The question before the nine justices is which test district courts should apply when determining if someone’s 14th Amendment right to due process was violated or was deprived of a prompt hearing.

The U.S. Court of Appeals for the 11th Circuit in the Culley and Sutton cases held the “speedy trial” test, formed to resolve allegations of Sixth Amendment violations, applies and that due process is satisfied by the civil forfeiture process itself.

Both plaintiffs filed suits claiming their Eighth and 14th Amendment rights were deprived by their localities for months, arguing there should have been a pretrial hearing to establish probable cause for the seizures to determine swiftly that they were innocent property owners under Alabama law.

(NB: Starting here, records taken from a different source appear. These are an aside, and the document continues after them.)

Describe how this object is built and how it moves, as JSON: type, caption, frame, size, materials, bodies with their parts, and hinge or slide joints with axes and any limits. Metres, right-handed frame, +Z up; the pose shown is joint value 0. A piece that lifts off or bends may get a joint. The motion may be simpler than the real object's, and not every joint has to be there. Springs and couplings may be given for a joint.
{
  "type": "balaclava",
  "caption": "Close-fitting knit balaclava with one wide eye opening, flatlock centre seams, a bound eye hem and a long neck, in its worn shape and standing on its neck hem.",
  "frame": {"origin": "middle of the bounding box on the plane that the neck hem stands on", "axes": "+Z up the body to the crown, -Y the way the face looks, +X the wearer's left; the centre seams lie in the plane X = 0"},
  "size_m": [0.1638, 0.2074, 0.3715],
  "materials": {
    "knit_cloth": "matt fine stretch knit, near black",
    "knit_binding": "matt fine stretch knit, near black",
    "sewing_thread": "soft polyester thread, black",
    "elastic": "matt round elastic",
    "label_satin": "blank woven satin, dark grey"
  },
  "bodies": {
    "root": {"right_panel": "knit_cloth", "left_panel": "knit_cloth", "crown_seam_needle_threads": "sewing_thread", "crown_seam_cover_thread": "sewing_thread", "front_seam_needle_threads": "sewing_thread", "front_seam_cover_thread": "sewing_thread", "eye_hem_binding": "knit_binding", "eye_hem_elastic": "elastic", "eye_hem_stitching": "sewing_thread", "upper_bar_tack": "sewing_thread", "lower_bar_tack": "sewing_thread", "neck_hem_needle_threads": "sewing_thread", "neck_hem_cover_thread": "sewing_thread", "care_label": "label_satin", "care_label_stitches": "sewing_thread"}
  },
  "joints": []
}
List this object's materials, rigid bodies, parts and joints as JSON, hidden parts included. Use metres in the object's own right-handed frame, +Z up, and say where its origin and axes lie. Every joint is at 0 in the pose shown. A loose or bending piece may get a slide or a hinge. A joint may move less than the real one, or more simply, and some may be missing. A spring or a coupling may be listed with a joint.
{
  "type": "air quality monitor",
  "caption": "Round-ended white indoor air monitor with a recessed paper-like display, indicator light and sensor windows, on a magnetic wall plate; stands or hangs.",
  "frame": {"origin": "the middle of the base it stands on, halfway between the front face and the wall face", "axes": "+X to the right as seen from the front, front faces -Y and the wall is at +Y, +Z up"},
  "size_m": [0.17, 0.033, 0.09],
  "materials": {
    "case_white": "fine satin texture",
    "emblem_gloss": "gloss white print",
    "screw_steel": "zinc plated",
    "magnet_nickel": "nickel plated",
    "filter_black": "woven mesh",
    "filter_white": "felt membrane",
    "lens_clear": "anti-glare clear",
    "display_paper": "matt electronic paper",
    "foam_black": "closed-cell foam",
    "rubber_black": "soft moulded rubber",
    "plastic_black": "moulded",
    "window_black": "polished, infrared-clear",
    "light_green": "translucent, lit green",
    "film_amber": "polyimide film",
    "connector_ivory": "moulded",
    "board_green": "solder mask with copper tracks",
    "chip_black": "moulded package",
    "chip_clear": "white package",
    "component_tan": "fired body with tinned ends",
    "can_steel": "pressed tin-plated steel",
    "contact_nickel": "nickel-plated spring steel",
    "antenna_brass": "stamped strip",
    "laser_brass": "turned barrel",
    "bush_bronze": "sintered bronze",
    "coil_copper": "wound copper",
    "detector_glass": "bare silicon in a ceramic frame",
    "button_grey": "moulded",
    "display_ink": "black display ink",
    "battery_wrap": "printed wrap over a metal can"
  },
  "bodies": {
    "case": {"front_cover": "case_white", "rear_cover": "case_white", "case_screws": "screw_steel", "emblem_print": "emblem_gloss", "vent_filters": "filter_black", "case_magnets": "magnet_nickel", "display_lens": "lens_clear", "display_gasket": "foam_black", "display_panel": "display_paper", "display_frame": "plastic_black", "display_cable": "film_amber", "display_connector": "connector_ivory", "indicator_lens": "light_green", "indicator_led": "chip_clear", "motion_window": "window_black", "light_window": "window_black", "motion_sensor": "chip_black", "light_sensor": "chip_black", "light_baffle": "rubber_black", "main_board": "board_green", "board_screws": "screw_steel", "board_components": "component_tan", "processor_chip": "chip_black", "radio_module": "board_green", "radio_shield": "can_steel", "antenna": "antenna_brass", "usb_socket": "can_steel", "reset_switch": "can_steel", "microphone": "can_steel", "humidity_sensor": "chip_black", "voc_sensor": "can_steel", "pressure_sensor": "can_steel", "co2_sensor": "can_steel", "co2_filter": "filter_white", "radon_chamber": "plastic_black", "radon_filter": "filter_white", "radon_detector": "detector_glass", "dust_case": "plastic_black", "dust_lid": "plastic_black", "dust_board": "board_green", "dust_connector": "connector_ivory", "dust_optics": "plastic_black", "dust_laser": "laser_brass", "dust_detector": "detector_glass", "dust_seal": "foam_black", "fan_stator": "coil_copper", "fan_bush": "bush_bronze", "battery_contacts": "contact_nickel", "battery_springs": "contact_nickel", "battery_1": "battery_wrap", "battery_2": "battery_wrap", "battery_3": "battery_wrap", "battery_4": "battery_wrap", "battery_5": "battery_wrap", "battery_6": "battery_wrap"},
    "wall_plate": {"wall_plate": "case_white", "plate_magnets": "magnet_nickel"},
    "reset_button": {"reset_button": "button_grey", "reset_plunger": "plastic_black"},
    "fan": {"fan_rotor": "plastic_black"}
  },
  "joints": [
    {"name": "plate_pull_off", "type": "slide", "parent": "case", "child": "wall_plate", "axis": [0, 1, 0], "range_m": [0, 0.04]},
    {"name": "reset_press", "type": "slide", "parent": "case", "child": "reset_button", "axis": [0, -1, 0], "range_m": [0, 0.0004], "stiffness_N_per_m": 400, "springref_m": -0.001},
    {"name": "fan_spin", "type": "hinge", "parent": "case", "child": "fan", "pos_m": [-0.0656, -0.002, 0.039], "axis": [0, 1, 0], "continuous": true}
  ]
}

In a rejection of their claims in a July ruling last year, the 11th Circuit held that Alabama’s civil forfeiture process satisfied the requirements for a timely hearing under the speedy trial test. But opposing rulings such as Wilson’s case out of the 6th Circuit will have the justices examine which test aligns with their collective jurisprudence.

Alabama Attorney General Steven Marshall, a Republican, has urged the court to uphold the 11th Circuit’s ruling, saying that the Supreme Court “for centuries” has held that civil forfeitures need not inquire into the guilt or innocence of the property’s owner, “only the use of the property itself in a prohibited act,” according to a brief.

Marshall also contended that Alabama law actually does allow petitioners “during the pendency of the civil forfeiture case” to reclaim their vehicles and that the petitioners were merely “unaware” of the law’s features before they launched their complaint.

Meanwhile, outsiders, such as National Federation of Independent Business Executive Director Beth Milito, have sided with Culley and Sutton, arguing that “small-business owners who rent, sell, and conduct cash transactions are particularly vulnerable to seizures like the one highlighted in this case.”

“Without a hearing, small-business owners are forced to go through a lengthy and costly forfeiture process, where they may not recover their property for years,” Milito said in June, urging the justices to reverse the 11th Circuit’s ruling and hold that small-business owners are entitled to prompt post-deprivation hearings.